Joel Robinson is that rarest of science fiction heroes—a human who is as likable and interesting as his robots. (In science fiction films, it is usually the robots you fall in love with because they have fresh ideas, and are funny.) He has nothing to fight his fate with except a kind heart and a smart mouth, but in MST3K’s inspired mythology, those are killer weapons. Light sabers and proton phase torpedoes don’t work when the enemy is The Castle of Fu Manchu; a sharp sense of humor might deliver a death blow.
Trace Beaulieu and Kevin Murphy are the actor-writers who do the voices of the robots Crow and Tom Servo. They are wonders—jazz artists of language. Beaulieu seems to have a limitless number of voices at his command, and more incredibly, he seems to have no speciality; he does all of them well. He plays Crow in such as way that you hear what the robot says and you hear what he doesn’t say, too: Crow has depths (even if he is assembled out of old sporting equipment).
And in the days of radio, an entire empire could have been built around Murphy’s rich voice. Tom Servo has plenty of teriffic lines, but it almost doesn’t matter. You just want Murphy to keep talking forever (or better yet, to sing).

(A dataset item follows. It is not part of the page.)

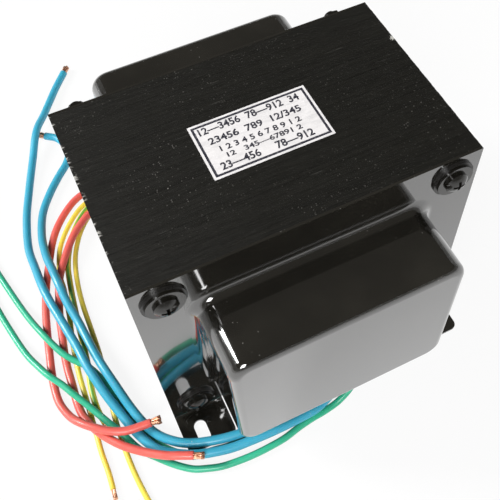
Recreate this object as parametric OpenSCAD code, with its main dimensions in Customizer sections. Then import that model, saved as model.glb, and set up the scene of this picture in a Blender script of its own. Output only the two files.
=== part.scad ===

Watching whatever lousy movie, Joel, Crow, and Tom Servo fight back with parodies, quotations, puns, scathing observations, dirty jokes, disingenuous questions, memories, metaphors, moral instructions, sarcasm, safe driving tips—anything to put some distance between them and the godawfulness of what they are seeing. These guys use one-liners the way that science fiction heroes use souped-up starships: to blast their way out of a bad place.
The miracle is that they mostly succeed; like the beat-up freighter Millennium Falcon in Star Wars, MST3K may not look like much, but it can make the jump to lightspeed. The hapless movie of the week gets left far behind—possibly in another dimension.
The bad movie may really be stuck in another dimension. It is on television; the heckling happens in a place that strongly resembles radio. That is how it seems. You’re watching the film, but you’re listening to these three voices in the dark. Hodgson, Beaulieu, and Murphy are talking fast and brilliantly, and they are taking you away from the movie.
MST3K gives you more than you are used to getting from television. It is in-your-face alive, and it treats the viewers as if they are alive, too (no wonder its fans love it). The show gets you laughing helplessly not just because it is funny, but because it makes you so happy.